Data lines:

————————

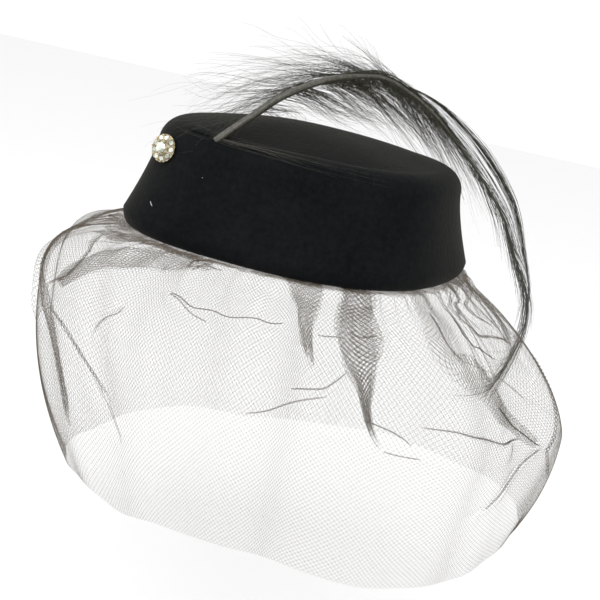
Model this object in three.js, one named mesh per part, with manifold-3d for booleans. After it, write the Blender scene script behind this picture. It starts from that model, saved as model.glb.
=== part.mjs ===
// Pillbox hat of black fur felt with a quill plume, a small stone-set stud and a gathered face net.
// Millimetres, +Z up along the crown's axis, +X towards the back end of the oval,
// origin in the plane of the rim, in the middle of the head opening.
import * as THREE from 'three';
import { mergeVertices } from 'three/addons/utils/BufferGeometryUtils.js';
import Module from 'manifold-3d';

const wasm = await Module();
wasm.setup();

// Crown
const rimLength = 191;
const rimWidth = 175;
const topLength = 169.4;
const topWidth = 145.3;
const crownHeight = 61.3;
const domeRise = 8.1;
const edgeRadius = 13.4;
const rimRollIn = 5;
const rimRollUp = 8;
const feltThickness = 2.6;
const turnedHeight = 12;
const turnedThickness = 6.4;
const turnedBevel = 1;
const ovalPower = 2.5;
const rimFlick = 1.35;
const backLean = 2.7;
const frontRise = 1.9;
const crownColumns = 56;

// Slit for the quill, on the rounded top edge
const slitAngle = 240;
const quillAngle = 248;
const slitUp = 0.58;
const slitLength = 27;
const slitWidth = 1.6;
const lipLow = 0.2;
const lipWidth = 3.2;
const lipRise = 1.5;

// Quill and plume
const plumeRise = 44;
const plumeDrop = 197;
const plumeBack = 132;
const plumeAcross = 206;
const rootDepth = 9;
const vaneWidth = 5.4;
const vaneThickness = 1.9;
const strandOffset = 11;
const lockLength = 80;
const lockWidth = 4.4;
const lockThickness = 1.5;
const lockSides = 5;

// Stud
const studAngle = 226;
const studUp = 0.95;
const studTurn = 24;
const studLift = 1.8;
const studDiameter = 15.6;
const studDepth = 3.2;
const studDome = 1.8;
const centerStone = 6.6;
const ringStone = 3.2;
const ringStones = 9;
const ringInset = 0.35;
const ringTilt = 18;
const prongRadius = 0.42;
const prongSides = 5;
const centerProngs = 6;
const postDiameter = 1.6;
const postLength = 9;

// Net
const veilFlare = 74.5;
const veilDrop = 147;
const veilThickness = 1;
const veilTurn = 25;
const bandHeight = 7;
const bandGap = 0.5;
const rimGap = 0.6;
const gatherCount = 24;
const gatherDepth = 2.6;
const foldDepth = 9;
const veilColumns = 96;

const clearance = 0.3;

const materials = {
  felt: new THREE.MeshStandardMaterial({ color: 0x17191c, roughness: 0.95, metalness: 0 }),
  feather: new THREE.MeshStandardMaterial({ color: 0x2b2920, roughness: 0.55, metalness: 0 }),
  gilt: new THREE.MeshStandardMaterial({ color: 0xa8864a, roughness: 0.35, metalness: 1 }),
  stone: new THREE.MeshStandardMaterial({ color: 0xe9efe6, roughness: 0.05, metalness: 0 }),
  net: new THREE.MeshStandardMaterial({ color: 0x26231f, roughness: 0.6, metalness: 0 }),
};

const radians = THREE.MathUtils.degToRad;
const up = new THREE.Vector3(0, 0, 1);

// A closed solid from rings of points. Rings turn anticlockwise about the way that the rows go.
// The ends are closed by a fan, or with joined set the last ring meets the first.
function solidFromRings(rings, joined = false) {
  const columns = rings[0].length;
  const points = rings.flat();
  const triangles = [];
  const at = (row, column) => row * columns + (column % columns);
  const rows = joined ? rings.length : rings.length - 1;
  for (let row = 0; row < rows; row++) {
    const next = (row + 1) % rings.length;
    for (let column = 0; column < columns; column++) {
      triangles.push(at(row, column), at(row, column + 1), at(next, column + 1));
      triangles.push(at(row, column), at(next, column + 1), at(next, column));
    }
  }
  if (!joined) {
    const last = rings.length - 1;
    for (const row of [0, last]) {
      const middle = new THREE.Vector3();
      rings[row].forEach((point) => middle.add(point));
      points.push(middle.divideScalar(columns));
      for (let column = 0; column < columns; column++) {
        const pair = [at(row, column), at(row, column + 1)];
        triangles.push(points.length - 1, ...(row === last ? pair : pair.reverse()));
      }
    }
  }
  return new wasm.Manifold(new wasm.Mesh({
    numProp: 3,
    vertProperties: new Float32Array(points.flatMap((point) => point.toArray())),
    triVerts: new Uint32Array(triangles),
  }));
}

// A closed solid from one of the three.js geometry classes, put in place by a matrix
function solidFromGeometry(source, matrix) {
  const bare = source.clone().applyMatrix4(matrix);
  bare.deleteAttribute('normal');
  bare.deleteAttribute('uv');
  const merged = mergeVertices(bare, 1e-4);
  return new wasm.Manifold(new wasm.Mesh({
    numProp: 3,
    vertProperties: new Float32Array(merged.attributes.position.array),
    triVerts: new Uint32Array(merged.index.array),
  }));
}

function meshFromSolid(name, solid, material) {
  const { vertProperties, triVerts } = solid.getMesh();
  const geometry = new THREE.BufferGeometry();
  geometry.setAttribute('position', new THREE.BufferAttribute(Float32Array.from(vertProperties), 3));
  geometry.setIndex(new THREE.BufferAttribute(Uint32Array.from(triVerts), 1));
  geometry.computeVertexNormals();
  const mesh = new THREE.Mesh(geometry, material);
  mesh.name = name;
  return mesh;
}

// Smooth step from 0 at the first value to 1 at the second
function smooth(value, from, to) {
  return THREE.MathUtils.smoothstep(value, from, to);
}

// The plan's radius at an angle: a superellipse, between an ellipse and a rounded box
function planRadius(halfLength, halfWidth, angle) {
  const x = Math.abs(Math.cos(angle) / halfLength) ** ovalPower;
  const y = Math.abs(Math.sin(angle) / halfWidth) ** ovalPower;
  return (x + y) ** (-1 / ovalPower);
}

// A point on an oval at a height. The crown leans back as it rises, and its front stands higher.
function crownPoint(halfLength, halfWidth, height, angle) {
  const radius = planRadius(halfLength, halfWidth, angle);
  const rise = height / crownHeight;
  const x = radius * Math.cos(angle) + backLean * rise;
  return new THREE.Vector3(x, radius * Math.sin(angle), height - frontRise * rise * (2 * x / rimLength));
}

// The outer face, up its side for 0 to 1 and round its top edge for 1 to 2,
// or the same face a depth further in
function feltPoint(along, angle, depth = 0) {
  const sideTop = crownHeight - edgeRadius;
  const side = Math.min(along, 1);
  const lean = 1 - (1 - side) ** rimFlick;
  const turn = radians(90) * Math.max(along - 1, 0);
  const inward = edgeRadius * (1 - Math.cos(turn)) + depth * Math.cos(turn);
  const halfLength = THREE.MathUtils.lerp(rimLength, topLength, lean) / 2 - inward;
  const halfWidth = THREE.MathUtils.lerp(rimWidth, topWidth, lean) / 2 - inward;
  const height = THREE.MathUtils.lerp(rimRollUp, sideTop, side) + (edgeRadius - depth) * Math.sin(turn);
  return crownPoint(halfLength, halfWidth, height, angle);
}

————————

Return all lines of the material above in which the word "part" occurs.

Model this object in three.js, one named mesh per part, with manifold-3d for booleans. After it, write the Blender scene script behind this picture. It starts from that model, saved as model.glb.
=== part.mjs ===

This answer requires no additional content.